Instruction No. 1 took this question of fact from the jury and [hence] was erroneous and prejudicial.

Sutton, 75 Idaho at 403, 272 P.2d at 1020. In Stevenson the district court took the same question of fact from the jury. The Sutton case is clearly applicable to the case we are asked to review today, where the underlying issue is the validity of a summary judgment of dismissal, which the Court of Appeals affirmed. The Sutton case did impose upon electrical cooperatives a requirement of reasonableness: “If such request was unreasonable, respondent was justified in refusing to comply with same and the disconnection of his electric service was wrongful,” 75 Idaho at 403, 272 P.2d at 1020. Contrary to the Court of Appeals decision in the instant case, the question of whether the policy was reasonable is a factual determination for the jury.
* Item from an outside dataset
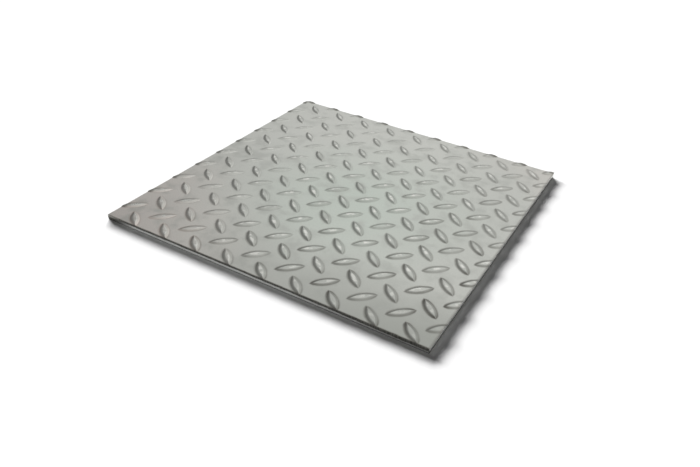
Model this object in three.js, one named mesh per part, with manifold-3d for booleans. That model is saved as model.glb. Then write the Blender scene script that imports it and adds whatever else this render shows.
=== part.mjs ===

It readily follows that the judgment of the district court in Stevenson was highly questionable. It would seem logical that had the district court, and in turn the Court of Appeals, recognized the "real issue” in these consolidated cases, it would have accorded Sutton stare decisis application; and likewise considered the Montana case which relied on Sutton. The Court’s denial of review presents the trial bench and bar with a bit of an enigma. Sutton is established case precedent of thirty-five years adopting the requirement of reasonableness.

McDEVITT, J., concurs.

. Alas, however, it returns at a time when this Court, as is true with the Court of Appeals, is deluged with a substantial increase in workload, and with this Court especially deluged by a large number of rearguments and reconsiderations of cases which had been heard but not decided at the time the Court was suddenly reduced to three members.